* Begin TASK MATERIAL *

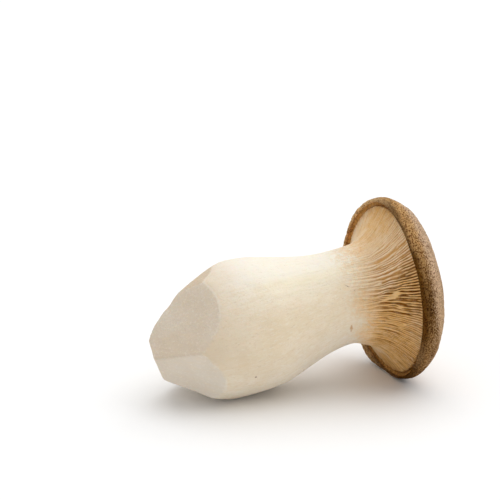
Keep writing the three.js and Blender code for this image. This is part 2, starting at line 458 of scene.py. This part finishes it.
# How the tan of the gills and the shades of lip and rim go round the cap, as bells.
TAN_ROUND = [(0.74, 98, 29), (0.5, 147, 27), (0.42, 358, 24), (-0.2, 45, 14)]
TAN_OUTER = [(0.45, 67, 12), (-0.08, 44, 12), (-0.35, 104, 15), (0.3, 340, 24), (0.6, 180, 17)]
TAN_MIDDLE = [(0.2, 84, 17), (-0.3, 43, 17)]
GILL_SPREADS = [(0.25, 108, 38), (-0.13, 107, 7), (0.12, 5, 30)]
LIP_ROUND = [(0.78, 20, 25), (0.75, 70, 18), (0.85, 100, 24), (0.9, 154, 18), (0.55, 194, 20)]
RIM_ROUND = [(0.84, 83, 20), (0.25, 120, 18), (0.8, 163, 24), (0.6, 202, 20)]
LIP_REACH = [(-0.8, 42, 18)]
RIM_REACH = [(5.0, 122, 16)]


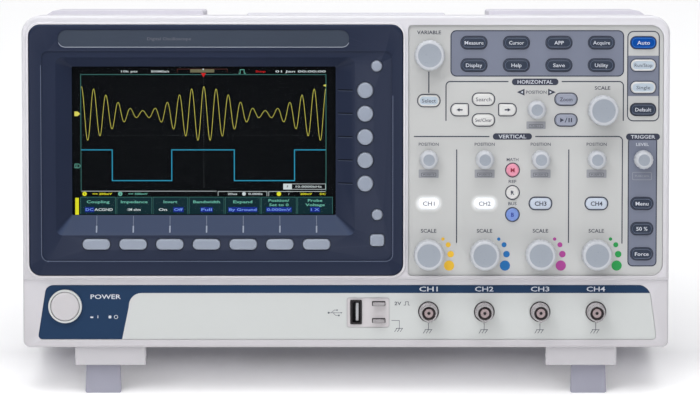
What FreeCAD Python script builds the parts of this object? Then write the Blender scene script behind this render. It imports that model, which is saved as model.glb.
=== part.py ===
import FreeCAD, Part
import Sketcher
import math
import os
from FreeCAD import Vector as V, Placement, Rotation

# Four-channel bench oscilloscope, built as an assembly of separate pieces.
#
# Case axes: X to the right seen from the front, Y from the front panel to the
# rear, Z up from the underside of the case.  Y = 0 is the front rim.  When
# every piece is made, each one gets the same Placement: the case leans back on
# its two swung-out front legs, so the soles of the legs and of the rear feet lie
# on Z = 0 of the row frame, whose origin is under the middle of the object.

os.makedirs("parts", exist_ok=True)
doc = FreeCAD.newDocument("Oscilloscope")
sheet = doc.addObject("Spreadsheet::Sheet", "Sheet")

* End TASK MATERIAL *

### INSTRUCTIONS TO FOLLOW
Select the lines that carry the string "parts" and copy them.

### TASK OUTPUT
What FreeCAD Python script builds the parts of this object? Then write the Blender scene script behind this render. It imports that model, which is saved as model.glb.
os.makedirs("parts", exist_ok=True)